Pardon us for sounding all doom and gloom, but a seemingly never-ending number of breaches and incidents proves that your sensitive financial and personal data isn’t necessarily safe. Look at some recent stats. Fast-food restaurant Wendy's was hit by a massive malware-based credit and debit card breach in 2016 that leaked customer payment information at more than 1,000 different locations. The Home Depot data breach back in 2014 affected some 56 million credit and debit cards. The well-known Target breach from 2013 affected more than 40 million consumers, and if you want to see the many other breaches – some even larger – in a depressing, graphic format, take a look at this chart.
Why do cyber thieves take the time to wreck havoc in such large proportions? Because it pays. On the black market, your credit card information is worth anywhere between five to 110 dollars, according to credit reporting agency Experian.
Data breaches are certainly part of life, and you need to know how to protect yourself. Since hackers are going after the companies that hold your information, it’s hard to stop them from getting it. All the same, you can take a number of steps to minimize the damage.
Even if you haven't been hacked yet, many of the seven moves described below can make your information less easy to find and less usable if you are caught up in a breach.
1. Get a Replacement Card
If you've been told you're in a data breach, don’t ask…tell the company that you either get a new card or close the account. You’re not likely to get any pushback from the already embarrassed company. If you do, don’t back down.
2. Check Your Account Online
Don’t wait to check it when the statement arrives — check today. Keep checking daily for at least 30 days after your new card arrives. If you find a suspicious charge, dispute it immediately.
3. Freeze Your Credit
If you are caught up in a data breach, call each of the three main credit bureaus and request that your credit report be frozen. Freezing doesn’t allow anybody to access your credit report without your approval. Creditors probably won’t approve an application without having access to the person’s credit report.
If you're deeply worried about potential breaches, you can also freeze your accounts proactively — you don't have to be a fraud victim. However, this step makes getting any kind of credit exceedingly cumbersome for you and and the potential lender, so you may want to think twice about taking it.
4. Order Your Credit Reports
You get one free credit report per year from each credit reporting company by law, but you’ll probably be eligible for more frequent free reports if you were already a victim of fraud. Even if you haven't been targeted yet, be proactive and take a look at your free reports. Ideally, you can order one every four months by staggering the requests across the three main credit reporting agencies, so you can be better covered across the entire year.
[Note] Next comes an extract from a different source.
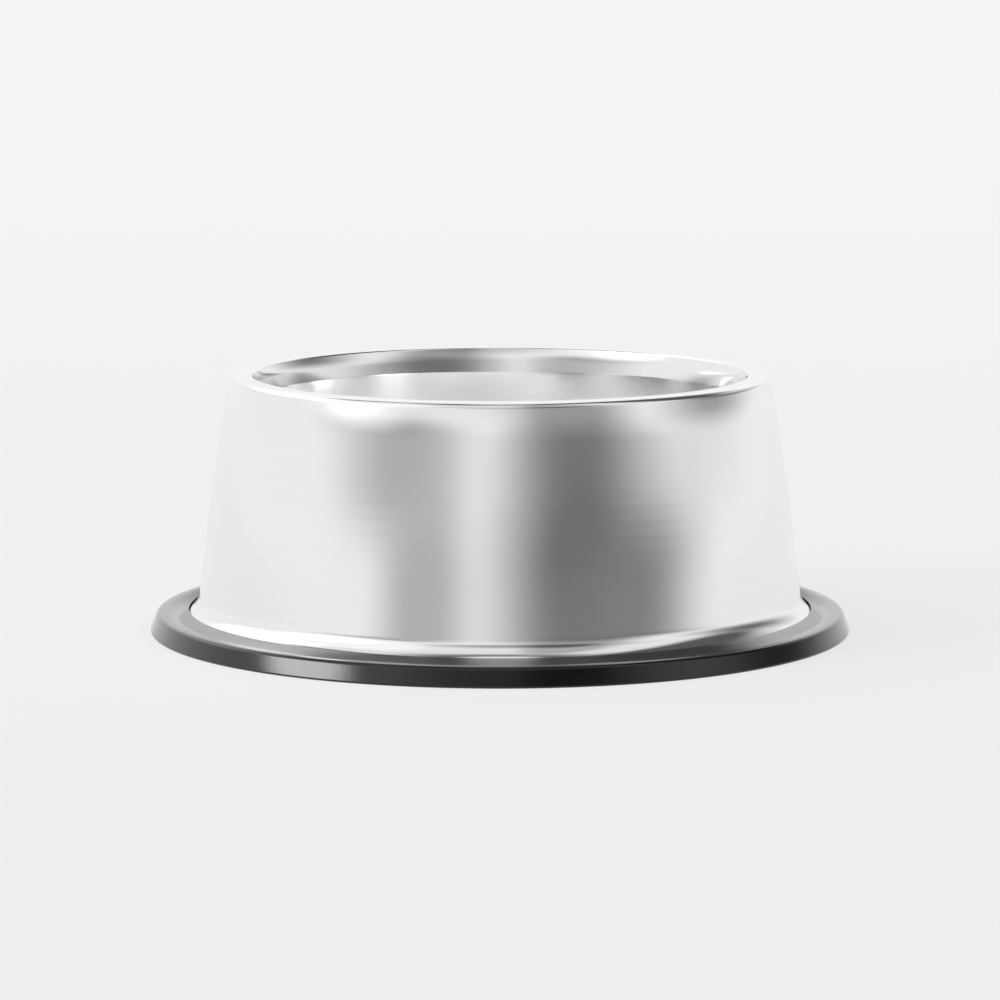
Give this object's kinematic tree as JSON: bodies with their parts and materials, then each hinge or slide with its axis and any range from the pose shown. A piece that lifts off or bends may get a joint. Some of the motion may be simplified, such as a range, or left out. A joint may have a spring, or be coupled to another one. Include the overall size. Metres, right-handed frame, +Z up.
{
  "type": "pet food bowl",
  "caption": "Round steel pet food bowl with a deep, nearly straight well, a sloping skirt and a non-slip rubber ring round its base.",
  "frame": {"origin": "centre of the rubber ring's underside, on the surface that the bowl stands on", "axes": "+Z up along the bowl's axis; the bowl is round, so +X and +Y are free"},
  "size_m": [0.21, 0.21, 0.077],
  "materials": {
    "steel": "satin polished, with a fine turned grain round the axis",
    "rubber": "black moulded rubber, semi-gloss with a fine grain"
  },
  "bodies": {
    "root": {"steel_shell": "steel", "base_ring": "rubber"}
  },
  "joints": []
}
5. Watch for Phishing Scams
Just because thieves have your credit card number doesn’t mean they also have the expiration date and the three- or four-digit CVV number. Beware of phishing, a scam where the thief might send an e-mail or call in an attempt to gain the rest of the information. Don’t give your information to anybody unless you call them. If somebody leaves a message, go to the company’s website and find a contact number to make sure it matches what the person in the message provided. For even more security, call the company directly and make sure the person who called you is legitimate.
6. Don’t Sign Up for High-Priced Fraud Protection
In the panic of the moment, you might be tempted to shell out hundreds of dollars per year for credit monitoring services. Don’t do it. By closely reviewing the information you get free of charge, you can monitor your own accounts. If a company provides the information to you free of charge, make sure to cancel the service before the renewal date.
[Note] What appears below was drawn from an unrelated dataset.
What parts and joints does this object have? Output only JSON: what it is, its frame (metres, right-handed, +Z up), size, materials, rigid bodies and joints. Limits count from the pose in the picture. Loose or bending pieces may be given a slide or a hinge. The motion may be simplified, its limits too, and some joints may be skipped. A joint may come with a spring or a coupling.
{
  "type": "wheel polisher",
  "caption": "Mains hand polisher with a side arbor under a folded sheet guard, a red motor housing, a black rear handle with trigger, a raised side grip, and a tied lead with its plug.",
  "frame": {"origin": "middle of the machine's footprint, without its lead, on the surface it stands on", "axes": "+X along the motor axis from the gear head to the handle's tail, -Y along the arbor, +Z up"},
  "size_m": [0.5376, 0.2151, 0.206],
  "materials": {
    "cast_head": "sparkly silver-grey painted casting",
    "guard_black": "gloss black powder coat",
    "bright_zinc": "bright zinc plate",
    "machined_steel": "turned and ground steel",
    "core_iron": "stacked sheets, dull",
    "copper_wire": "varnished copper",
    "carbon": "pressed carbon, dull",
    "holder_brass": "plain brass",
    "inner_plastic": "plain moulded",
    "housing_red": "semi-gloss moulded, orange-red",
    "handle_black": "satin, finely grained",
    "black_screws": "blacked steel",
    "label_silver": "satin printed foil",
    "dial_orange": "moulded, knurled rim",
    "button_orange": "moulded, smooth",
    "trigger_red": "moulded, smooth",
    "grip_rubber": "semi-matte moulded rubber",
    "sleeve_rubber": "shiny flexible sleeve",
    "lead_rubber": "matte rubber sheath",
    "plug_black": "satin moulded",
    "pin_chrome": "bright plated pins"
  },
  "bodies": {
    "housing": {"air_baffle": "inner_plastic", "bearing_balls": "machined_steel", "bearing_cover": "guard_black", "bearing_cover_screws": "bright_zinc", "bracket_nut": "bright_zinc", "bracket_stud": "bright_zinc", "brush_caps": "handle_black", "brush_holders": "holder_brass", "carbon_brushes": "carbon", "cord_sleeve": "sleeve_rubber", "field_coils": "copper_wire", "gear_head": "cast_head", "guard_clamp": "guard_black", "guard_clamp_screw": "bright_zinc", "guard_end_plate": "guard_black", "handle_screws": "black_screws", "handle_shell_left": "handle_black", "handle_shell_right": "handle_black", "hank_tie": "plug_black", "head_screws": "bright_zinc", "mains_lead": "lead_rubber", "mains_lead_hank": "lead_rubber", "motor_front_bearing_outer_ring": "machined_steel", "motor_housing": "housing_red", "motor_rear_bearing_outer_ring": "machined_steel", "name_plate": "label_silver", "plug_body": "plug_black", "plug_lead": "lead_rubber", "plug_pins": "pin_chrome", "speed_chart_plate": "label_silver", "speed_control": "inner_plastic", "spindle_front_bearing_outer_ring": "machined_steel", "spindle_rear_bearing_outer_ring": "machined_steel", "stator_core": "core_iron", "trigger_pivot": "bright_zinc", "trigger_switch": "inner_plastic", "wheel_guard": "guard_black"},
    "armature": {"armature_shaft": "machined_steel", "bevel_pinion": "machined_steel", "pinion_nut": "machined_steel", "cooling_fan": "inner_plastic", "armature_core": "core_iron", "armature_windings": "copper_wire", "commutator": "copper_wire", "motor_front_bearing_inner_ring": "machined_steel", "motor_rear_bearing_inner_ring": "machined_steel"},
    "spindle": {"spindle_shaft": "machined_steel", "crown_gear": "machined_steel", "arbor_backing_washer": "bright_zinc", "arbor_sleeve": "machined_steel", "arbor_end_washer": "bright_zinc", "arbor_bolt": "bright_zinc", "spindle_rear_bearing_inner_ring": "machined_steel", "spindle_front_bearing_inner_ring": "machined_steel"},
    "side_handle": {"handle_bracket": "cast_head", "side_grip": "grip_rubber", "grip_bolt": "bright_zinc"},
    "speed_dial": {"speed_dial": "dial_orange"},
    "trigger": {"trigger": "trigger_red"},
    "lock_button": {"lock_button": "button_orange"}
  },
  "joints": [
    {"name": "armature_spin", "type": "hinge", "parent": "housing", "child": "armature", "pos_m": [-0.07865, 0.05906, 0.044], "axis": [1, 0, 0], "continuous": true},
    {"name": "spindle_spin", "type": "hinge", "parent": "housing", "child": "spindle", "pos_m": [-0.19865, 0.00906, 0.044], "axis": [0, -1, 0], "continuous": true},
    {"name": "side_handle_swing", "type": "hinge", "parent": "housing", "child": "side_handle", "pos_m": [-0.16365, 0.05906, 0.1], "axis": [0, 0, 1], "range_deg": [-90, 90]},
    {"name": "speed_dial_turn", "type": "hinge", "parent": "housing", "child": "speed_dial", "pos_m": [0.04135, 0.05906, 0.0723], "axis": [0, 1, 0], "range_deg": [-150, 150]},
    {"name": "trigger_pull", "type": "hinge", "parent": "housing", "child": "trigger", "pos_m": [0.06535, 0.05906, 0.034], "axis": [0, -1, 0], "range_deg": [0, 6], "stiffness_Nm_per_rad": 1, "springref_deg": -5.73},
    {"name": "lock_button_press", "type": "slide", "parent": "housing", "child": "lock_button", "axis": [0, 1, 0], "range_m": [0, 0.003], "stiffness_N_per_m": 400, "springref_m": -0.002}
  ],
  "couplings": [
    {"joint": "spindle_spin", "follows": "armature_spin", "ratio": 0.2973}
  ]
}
(For more, check out Identity Theft Protection Services: Worth Having?)
7. Be Smart About Passwords
You aren’t going to prevent a breach by employing all of the password rules, but you don’t know what kind of information thieves were about to steal. Use strong passwords (those random letters and numbers) and change them frequently. Remember, if it’s easy for you to remember, it's probably easy for a savvy cyberthief to crack.
You may also want to take advantage of additional digital security measures such as two-factor authentication that deliver a special one-time code to a trusted device, such as a mobile phone. This provides a secondary layer of protection that requires physical possession of your device before allowing an unknown sign-in to your accounts. Newer types of authentication such as Face ID and Touch ID on iPhones are slowly replacing passwords as a legitimate means to grant a person access to sensitive financial information.
The Bottom Line
If you haven't been a victim yet, act proactively to make yourself less vulnerable. If you have, don’t panic. It’s going to take time to clear everything up, but you won’t pay for any charges that weren’t yours. Call your credit card company, tell them about any incorrect charges and be patient as it works to clear them from your account.
In the meantime, continue monitoring your credit report and credit card bills for any further signs of unauthorized activity.